Only 12 FDA approved antibiotics have been developed since 2000. In the 90s, 20 antibiotics were FDA approved, and 43 in the 80s. The steady decrease in antibiotic development is a result of several compounding factors.
1) A new drug takes an estimated 10 years to develop from scratch. Most drugs fail at some point between initial discovery, in vitro testing, animal testing, and clinical trials.
2) Drugs are expensive to develop. If you want a profit you make a drug that people take for life, not week like most antibiotics. This ties into point 3.
3) Antibiotic resistance is often detected within years of its initial use in the clinic. Therefore the time an antibiotic is actually relevant and useful is relatively low compared to drugs that treat arthritis or cardiovascular disease.
4) The low hanging fruit have been harvested, and nobody wants to pioneer the more difficult work. A majority of the antibiotic research presented at conferences, such as ICAAC, deal with betalactamases. The first antibiotic to be discovered, penicillin, is a betalactamase antibiotic. Dozens of investigators flocked to study the betalactamases after penicillin’s discovery. Graduate students and trainees from those labs then went to start their own labs, doing research on betalactamases. And now 50 years down the line, despite having a dozen classes of antibiotics, a majority of the antibiotic-focused academic labs study betalactamases. It’s easy to study betalactamases because it’s what we’ve been doing for half a decade. Moving forward is easier when the foundation is already set.

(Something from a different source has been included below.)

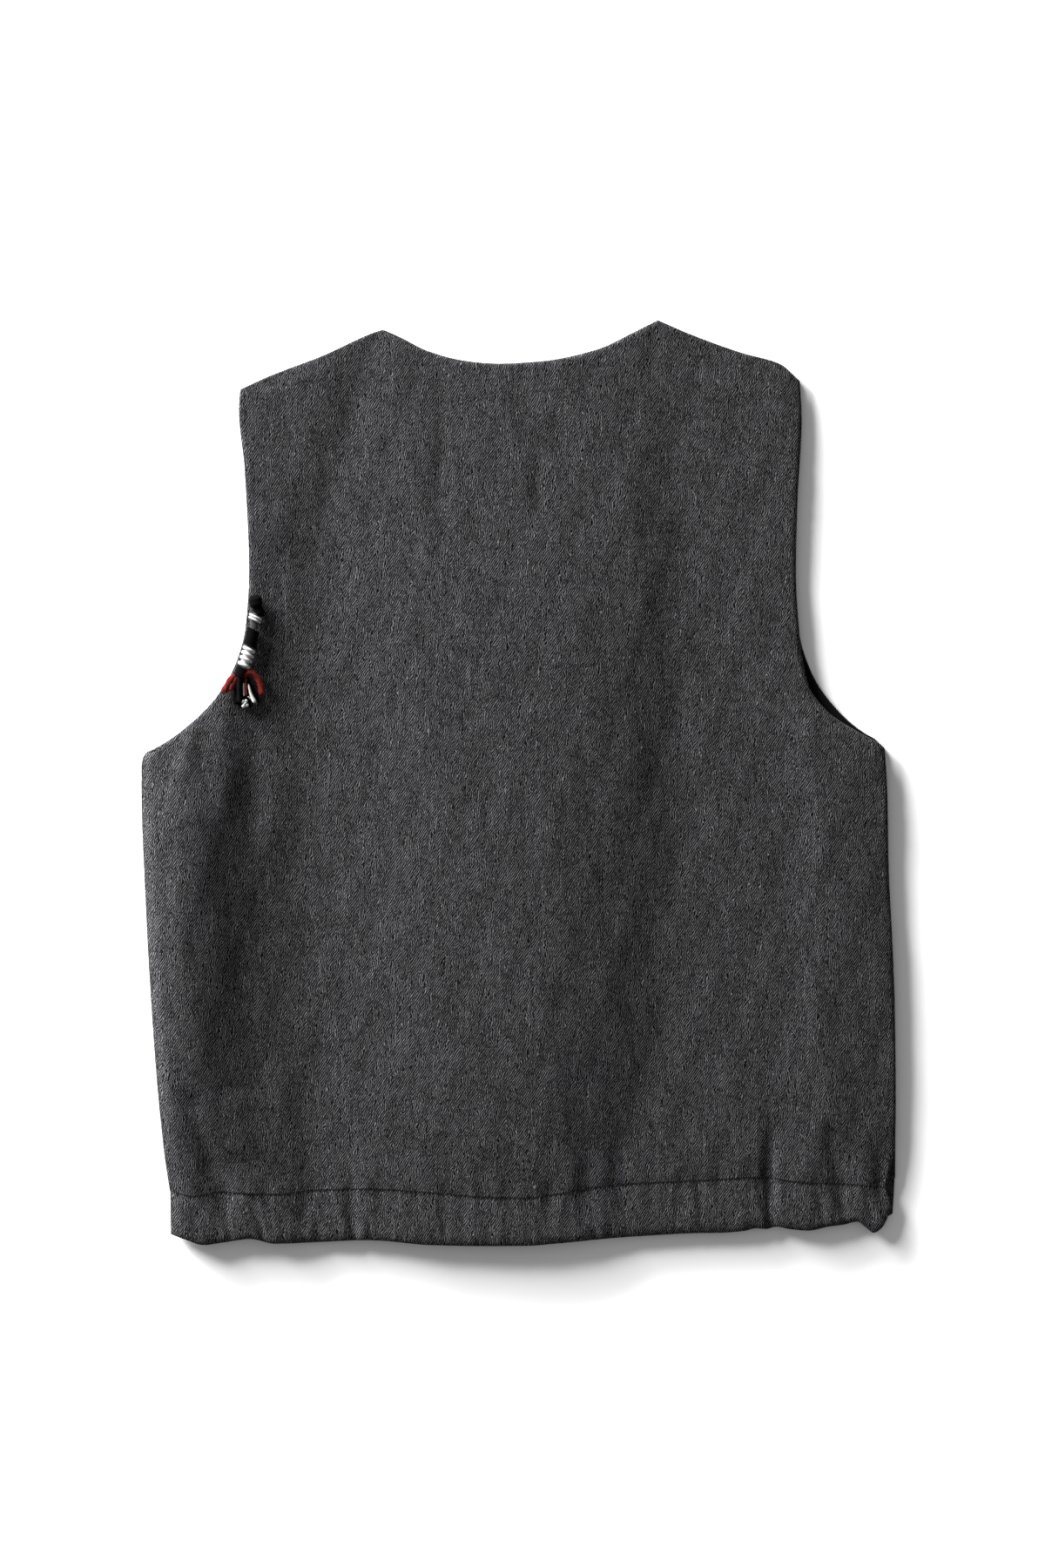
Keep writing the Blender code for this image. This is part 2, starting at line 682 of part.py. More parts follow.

A recent article in Wired emphasized the need for more spending in the field of antibiotics. Only 1.2% of all funding from the NIH goes toward antibiotic resistance. The NIH budget has remained stagnant in the last decade, with a whopping 0.5% increase for 2015 to a grand total of ~$30 billion. To put this in perspective: The total federal budget in 2014 was ~$3.5 trillion. We don’t just need more money going toward antibiotics. We need more money going toward research in general.